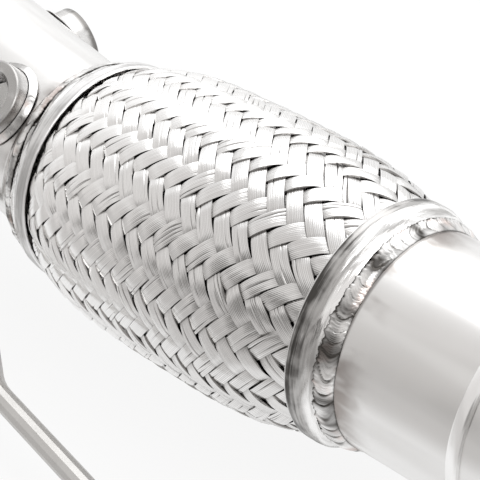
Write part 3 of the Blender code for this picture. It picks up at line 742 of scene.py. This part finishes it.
def make_plate(node, bore, bolt_edge, finish):
    matrix, side, thickness = plate_frame(node)
    edges = [lambda inset: square(side / 2, FLANGE_CORNER, inset)]
    edges.append(lambda inset: circle(0, 0, bore + inset, BORE_STEPS))
    for sx in (-1, 1):
        for sy in (-1, 1):
            place = (sx * (side / 2 - bolt_edge), sy * (side / 2 - bolt_edge))
            edges.append(lambda inset, place=place: circle(*place, BOLT_HOLE_RADIUS + inset, HOLE_STEPS))
    levels = []
    for k in range(4):
        angle = math.pi / 2 * k / 3
        levels.append((PLATE_EDGE * (1 - math.sin(angle)), -PLATE_EDGE * (1 - math.cos(angle))))
    levels += [(inset, -thickness - z) for inset, z in reversed(levels)]
    plate = bmesh.new()
    flats = ([], [])
    for edge in edges:
        loops = [[plate.verts.new((x, y, z)) for x, y in edge(inset)] for inset, z in levels]
        for upper, lower in zip(loops, loops[1:]):
            for k in range(len(upper)):
                n = (k + 1) % len(upper)
                plate.faces.new((upper[k], upper[n], lower[n], lower[k]))
        for flat, loop in zip(flats, (loops[0], loops[-1])):
            flat += [plate.edges.get((loop[k], loop[(k + 1) % len(loop)])) for k in range(len(loop))]
    for flat in flats:
        bmesh.ops.triangle_fill(plate, edges=flat, use_beauty=True)
        for edge in flat:
            edge.smooth = False
    bmesh.ops.recalc_face_normals(plate, faces=plate.faces)
    for face in plate.faces:
        face.smooth = True
    mesh = bpy.data.meshes.new(node)
    plate.to_mesh(mesh)
    plate.free()
    mesh.transform(matrix)
    add_piece(node, mesh, finish, [node])
    return matrix, thickness


def plate_metal():
    material, shader, place = new_metal("ground_plate")
    patches = place.mottle(40.0)
    scratches = place.stretched((60.0, 60.0, 1500.0)).mottle(1.0, 2.0)
    feed(shader, Base_Color=patches.blend((0.55, 0.545, 0.54), (0.70, 0.695, 0.69)))
    feed(shader, Roughness=0.26 + 0.16 * scratches)
    feed(shader, Normal=bump(scratches, 0.00005))
    return material


def make_flange_weld(name, matrix, thickness, tube_radius):
    turn = matrix.to_3x3()
    heading = np.array(turn @ Vector((0, 0, 1)))
    centre = np.array(matrix.translation) - heading * (thickness + FIT)
    x_axis, y_axis = np.array(turn @ Vector((1, 0, 0))), np.array(turn @ Vector((0, 1, 0)))
    root = tube_radius + FIT

    def out(share):
        angle = (2 * math.pi * share)[:, None]
        return np.cos(angle) * x_axis + np.sin(angle) * y_axis

    def corner(share):
        return centre + root * out(share)

    def back(share):
        return -heading + 0 * out(share)

    walls = (corner, out, back)
    legs = (WELD_LEG, WELD_LEG)
    length = 2 * math.pi * root
    heights = (FLANGE_COIN, FLANGE_RIPPLE)
    make_bead(name, bead_grid(walls, legs, FLANGE_WELD_RISE, length, weld_random, *heights), weld_finish)


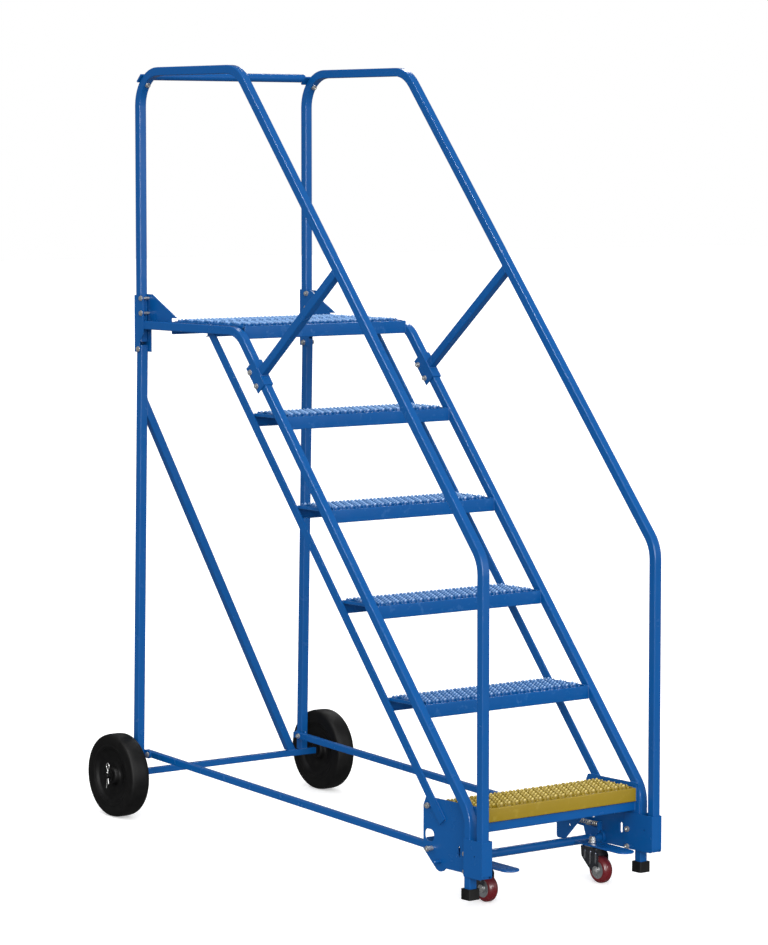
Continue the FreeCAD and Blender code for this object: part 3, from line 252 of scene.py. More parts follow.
def piece(name, vertices, faces, material, body, upright=True, tips=None):
    """A smooth mesh, given in the upright frame or on the floor, which rides on a body."""
    mesh = bpy.data.meshes.new(name)
    placed = [UPRIGHT @ Vector(v) for v in vertices] if upright else [Vector(v) for v in vertices]
    mesh.from_pydata(placed, [], faces)
    if tips:
        mesh.attributes.new("tip", "FLOAT", "POINT").data.foreach_set("value", tips)
    bm = bmesh.new()
    bm.from_mesh(mesh)
    bmesh.ops.remove_doubles(bm, verts=bm.verts, dist=WELD_APART)
    bmesh.ops.recalc_face_normals(bm, faces=bm.faces)
    bm.to_mesh(mesh)
    bm.free()
    mesh.materials.append(material)
    made = bpy.data.objects.new(name, mesh)
    bpy.context.scene.collection.objects.link(made)
    for polygon in mesh.polygons:
        polygon.use_smooth = True
    mesh.set_sharp_from_angle(angle=SHARP)
    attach(made, body)
    return made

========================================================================

### What is needed
Give the entries once more, exactly as they appear.

### Result
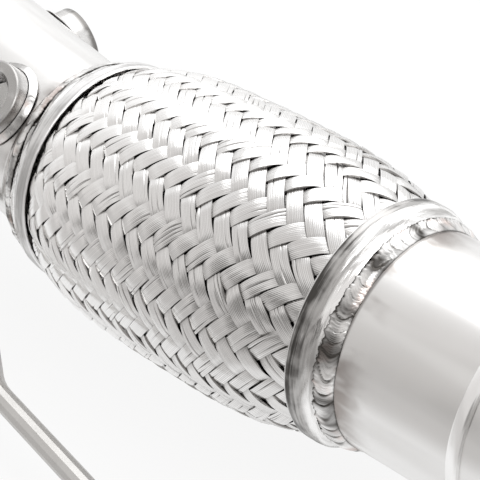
Write part 3 of the Blender code for this picture. It picks up at line 742 of scene.py. This part finishes it.
def make_plate(node, bore, bolt_edge, finish):
    matrix, side, thickness = plate_frame(node)
    edges = [lambda inset: square(side / 2, FLANGE_CORNER, inset)]
    edges.append(lambda inset: circle(0, 0, bore + inset, BORE_STEPS))
    for sx in (-1, 1):
        for sy in (-1, 1):
            place = (sx * (side / 2 - bolt_edge), sy * (side / 2 - bolt_edge))
            edges.append(lambda inset, place=place: circle(*place, BOLT_HOLE_RADIUS + inset, HOLE_STEPS))
    levels = []
    for k in range(4):
        angle = math.pi / 2 * k / 3
        levels.append((PLATE_EDGE * (1 - math.sin(angle)), -PLATE_EDGE * (1 - math.cos(angle))))
    levels += [(inset, -thickness - z) for inset, z in reversed(levels)]
    plate = bmesh.new()
    flats = ([], [])
    for edge in edges:
        loops = [[plate.verts.new((x, y, z)) for x, y in edge(inset)] for inset, z in levels]
        for upper, lower in zip(loops, loops[1:]):
            for k in range(len(upper)):
                n = (k + 1) % len(upper)
                plate.faces.new((upper[k], upper[n], lower[n], lower[k]))
        for flat, loop in zip(flats, (loops[0], loops[-1])):
            flat += [plate.edges.get((loop[k], loop[(k + 1) % len(loop)])) for k in range(len(loop))]
    for flat in flats:
        bmesh.ops.triangle_fill(plate, edges=flat, use_beauty=True)
        for edge in flat:
            edge.smooth = False
    bmesh.ops.recalc_face_normals(plate, faces=plate.faces)
    for face in plate.faces:
        face.smooth = True
    mesh = bpy.data.meshes.new(node)
    plate.to_mesh(mesh)
    plate.free()
    mesh.transform(matrix)
    add_piece(node, mesh, finish, [node])
    return matrix, thickness


def plate_metal():
    material, shader, place = new_metal("ground_plate")
    patches = place.mottle(40.0)
    scratches = place.stretched((60.0, 60.0, 1500.0)).mottle(1.0, 2.0)
    feed(shader, Base_Color=patches.blend((0.55, 0.545, 0.54), (0.70, 0.695, 0.69)))
    feed(shader, Roughness=0.26 + 0.16 * scratches)
    feed(shader, Normal=bump(scratches, 0.00005))
    return material


def make_flange_weld(name, matrix, thickness, tube_radius):
    turn = matrix.to_3x3()
    heading = np.array(turn @ Vector((0, 0, 1)))
    centre = np.array(matrix.translation) - heading * (thickness + FIT)
    x_axis, y_axis = np.array(turn @ Vector((1, 0, 0))), np.array(turn @ Vector((0, 1, 0)))
    root = tube_radius + FIT

    def out(share):
        angle = (2 * math.pi * share)[:, None]
        return np.cos(angle) * x_axis + np.sin(angle) * y_axis

    def corner(share):
        return centre + root * out(share)

    def back(share):
        return -heading + 0 * out(share)

    walls = (corner, out, back)
    legs = (WELD_LEG, WELD_LEG)
    length = 2 * math.pi * root
    heights = (FLANGE_COIN, FLANGE_RIPPLE)
    make_bead(name, bead_grid(walls, legs, FLANGE_WELD_RISE, length, weld_random, *heights), weld_finish)


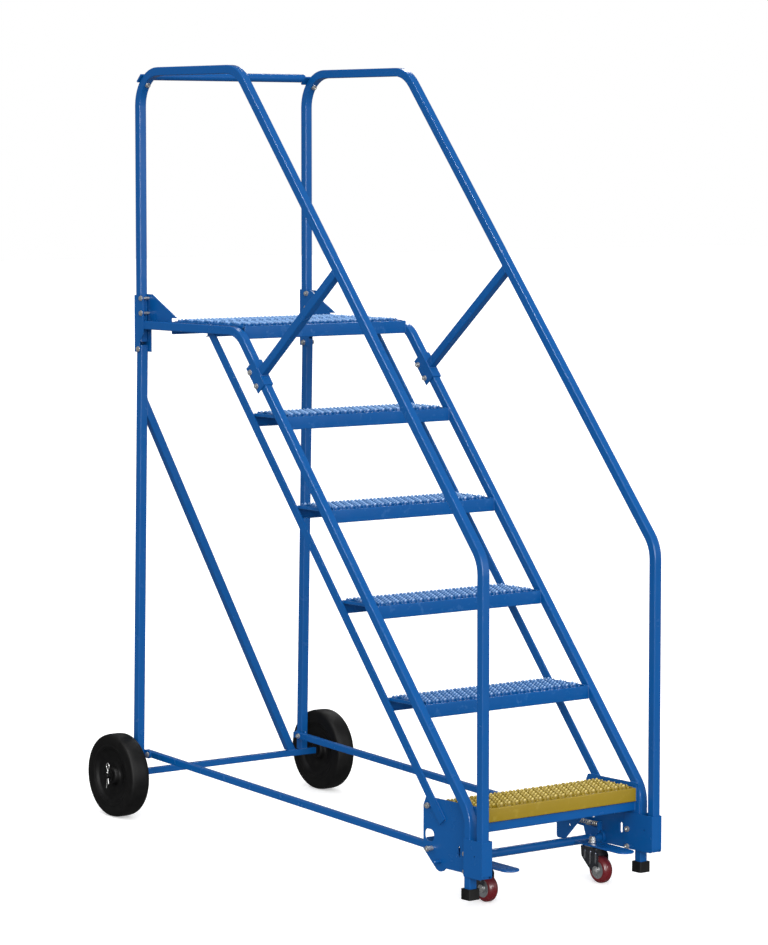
Continue the FreeCAD and Blender code for this object: part 3, from line 252 of scene.py. More parts follow.
def piece(name, vertices, faces, material, body, upright=True, tips=None):
    """A smooth mesh, given in the upright frame or on the floor, which rides on a body."""
    mesh = bpy.data.meshes.new(name)
    placed = [UPRIGHT @ Vector(v) for v in vertices] if upright else [Vector(v) for v in vertices]
    mesh.from_pydata(placed, [], faces)
    if tips:
        mesh.attributes.new("tip", "FLOAT", "POINT").data.foreach_set("value", tips)
    bm = bmesh.new()
    bm.from_mesh(mesh)
    bmesh.ops.remove_doubles(bm, verts=bm.verts, dist=WELD_APART)
    bmesh.ops.recalc_face_normals(bm, faces=bm.faces)
    bm.to_mesh(mesh)
    bm.free()
    mesh.materials.append(material)
    made = bpy.data.objects.new(name, mesh)
    bpy.context.scene.collection.objects.link(made)
    for polygon in mesh.polygons:
        polygon.use_smooth = True
    mesh.set_sharp_from_angle(angle=SHARP)
    attach(made, body)
    return made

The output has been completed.